By Monica Walton
Illegal conch-fishing is becoming more of a business for poachers in Cayman, that’s what the Department of Environment says. This comes after a survey showing conch numbers have declined by almost half.
Mark Orr, Enforcement Officer at the Department of Environment, said conch poaching is rife in our waters.
“The phrase that gets thrown around a lot is that it’s just taking marine life, at least they’re not out robbing. It is robbing from me my kids, your kids and grand kids and future generations of Cayman.”
Mr. Orr said with illegal-conch fishing spiraling out of control people need to be on the look-out, “in the past year and a half we have seen an increase in the amount people are taking. It’s now averaging around 100 conch each time.”

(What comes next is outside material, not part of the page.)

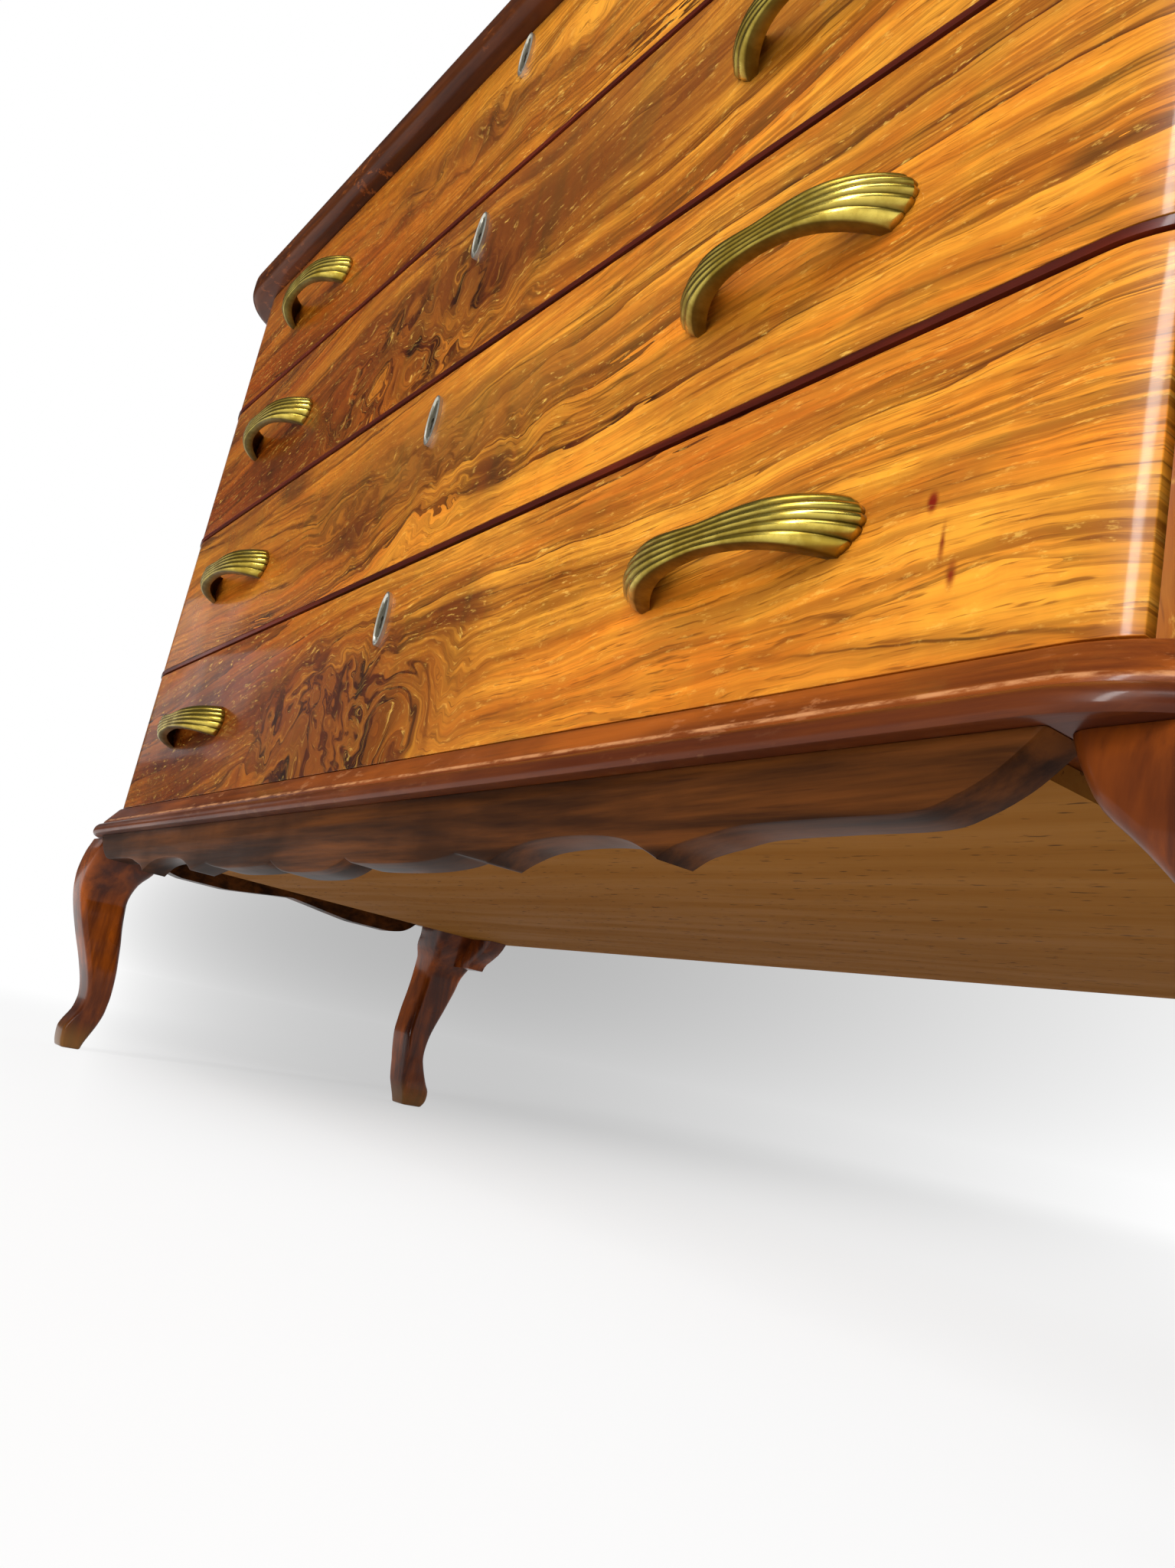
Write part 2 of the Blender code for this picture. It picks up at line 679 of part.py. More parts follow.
def make_drawer(number, top, bottom):
    """One drawer: shaped front, box, two pulls, key plate and lock."""
    label = "drawer_%d" % number
    middle = (top + bottom) / 2
    height = top - bottom
    curve_end = math.asin((front_half_length - corner_centre) / corner_radius)
    points = arc((corner_centre, corner_radius), corner_radius,
                 -math.pi / 2, curve_end - math.pi / 2, 4)
    points = points + [(front_half_length, front_thickness)]
    front = slab(label + "_front", mirrored(points), height, (0.0, front_plane, middle))

    def on_face_rim(first, second):
        level = abs(first.z - second.z) < fit_gap
        near = max(first.y, second.y) < front_thickness / 2
        return level and near and edge_is_outline(front, first, second, mirrored(points))

    round_edges(front, front_edge_round, 1, on_face_rim)
    shade_round(front, 30)

    plate_height = top - plate_drops[number - 1]
    reach = plate_thickness + overrun
    depth = front_thickness + reach + fit_gap / 2
    key_middle = front_plane - reach + depth / 2
    cutter = keyhole_cutter(label + "_keyhole", (0.0, key_middle, plate_height), depth)
    cut(front, cutter)
    paint(front, walnut, 0.25, 0.0)

    plate_middle = front_plane - fit_gap - plate_thickness / 2
    make_key_plate(label + "_escutcheon", (0.0, plate_middle, plate_height), front, cutter)
    lock_middle = front_plane + front_thickness + fit_gap + lock_thickness / 2
    lock_top = min(plate_height + lock_height / 2, top)
    lock = board(label + "_lock", (lock_width, lock_thickness, lock_height),
                 (0.0, lock_middle, lock_top - lock_height / 2), front)
    paint(lock, steel, 0.45, 1.0)

    floor = drawer_floor(number)
    outer = post_face - box_side_clearance
    start = front_plane + front_thickness + fit_gap
    for name, side in (("left", -1), ("right", 1)):
        x = side * (outer - box_side_thickness / 2)
        position = (x, start + box_length / 2, floor + box_side_height / 2)
        wall = board(label + "_side_" + name, (box_side_thickness, box_length, box_side_height),
                     position, front)
        paint(wall, oak, 0.65, 0.0)
        position = (side * pull_offset, front_plane - fit_gap, bottom - groove + pull_lifts[number - 1])
        make_pull(label + "_pull_" + name, position, front)
    inside = 2 * (outer - box_side_thickness - fit_gap)
    back_depth = start + box_length - box_side_thickness / 2
    floor_top = floor + box_bottom_lift + box_bottom_thickness
    back = board(label + "_back", (inside, box_side_thickness, box_back_height),
                 (0.0, back_depth, floor_top + fit_gap + box_back_height / 2), front)
    paint(back, oak, 0.65, 0.0)
    bottom_piece = board(label + "_bottom", (inside, box_length, box_bottom_thickness),
                         (0.0, start + box_length / 2, floor + box_bottom_lift + box_bottom_thickness / 2),
                         front)
    paint(bottom_piece, pine, 0.7, 0.0)


def make_drawers():
    edges = [case_top] + bead_lines() + [base_top]
    for number in range(1, 5):
        top = edges[number - 1] - (groove if number == 1 else bead_height / 2 + groove)
        bottom = edges[number] + (groove if number == 4 else bead_height / 2 + groove)
        make_drawer(number, top, bottom)


make_top()
make_sides()
make_back()
make_bottom()
make_rails()
make_runners()
make_moulding()
make_aprons()
make_legs()
make_drawers()
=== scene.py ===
import json
import math
import bmesh
import bpy
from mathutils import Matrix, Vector

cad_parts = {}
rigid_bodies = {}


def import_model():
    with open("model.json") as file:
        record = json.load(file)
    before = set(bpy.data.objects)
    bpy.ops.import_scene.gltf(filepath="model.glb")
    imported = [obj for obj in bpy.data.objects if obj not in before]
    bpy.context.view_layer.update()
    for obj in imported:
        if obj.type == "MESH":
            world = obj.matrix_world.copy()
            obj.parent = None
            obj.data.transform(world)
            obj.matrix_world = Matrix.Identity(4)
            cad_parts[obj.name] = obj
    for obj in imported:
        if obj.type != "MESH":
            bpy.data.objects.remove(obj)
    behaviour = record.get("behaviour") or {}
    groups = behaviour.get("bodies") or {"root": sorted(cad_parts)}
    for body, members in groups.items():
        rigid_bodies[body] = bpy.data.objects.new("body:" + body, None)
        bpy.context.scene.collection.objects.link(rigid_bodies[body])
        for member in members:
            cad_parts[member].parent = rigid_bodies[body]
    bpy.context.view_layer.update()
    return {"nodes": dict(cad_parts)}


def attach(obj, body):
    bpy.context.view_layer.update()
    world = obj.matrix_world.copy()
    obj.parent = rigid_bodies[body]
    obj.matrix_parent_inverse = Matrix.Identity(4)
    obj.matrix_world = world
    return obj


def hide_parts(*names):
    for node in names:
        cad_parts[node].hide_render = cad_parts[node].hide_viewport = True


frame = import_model()
nodes = frame["nodes"]
print("frame loaded, nodes:", len(nodes))

# the case, repeated from the part's own sizes, in metres
case = {
    "half": 0.612, "front": -0.2237, "depth": 0.475, "corner": 0.075,
    "baseTop": 0.2505, "top": 0.8749, "postFace": 0.5665, "sideInner": 0.592,
    "postDepth": 0.048, "gap": 0.0003,
}
cornerX = case["half"] - case["corner"]
backY = case["front"] + case["depth"]
near = 0.001  # how close two places count as the same


# small helpers for work in edit mode
def deselectAll():
    if bpy.context.object and bpy.context.object.mode != "OBJECT":
        bpy.ops.object.mode_set(mode="OBJECT")
    for thing in bpy.context.view_layer.objects:
        thing.select_set(False)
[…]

The latest survey by the doe shows a sharp fall in the conch population – there’s now half as many conch in the water as there used to be a year ago. Mr. Orr said poaching has played a role in the decline.
“It started with the economic decline some people have lost jobs but we are getting the same people we’ve had for years. Instead of going out and working like everyone else they go and poach conch and make money to buy drugs,” he added.
“We are using this drop to remind people to watch out for poachers because it is having an effect,” Research Officer, John Bothwell, said. “We have enough for consumption but not for people to exploit it commercially.”
The DoE will be heading to Little Cayman to conduct a survey there in the next couple of weeks.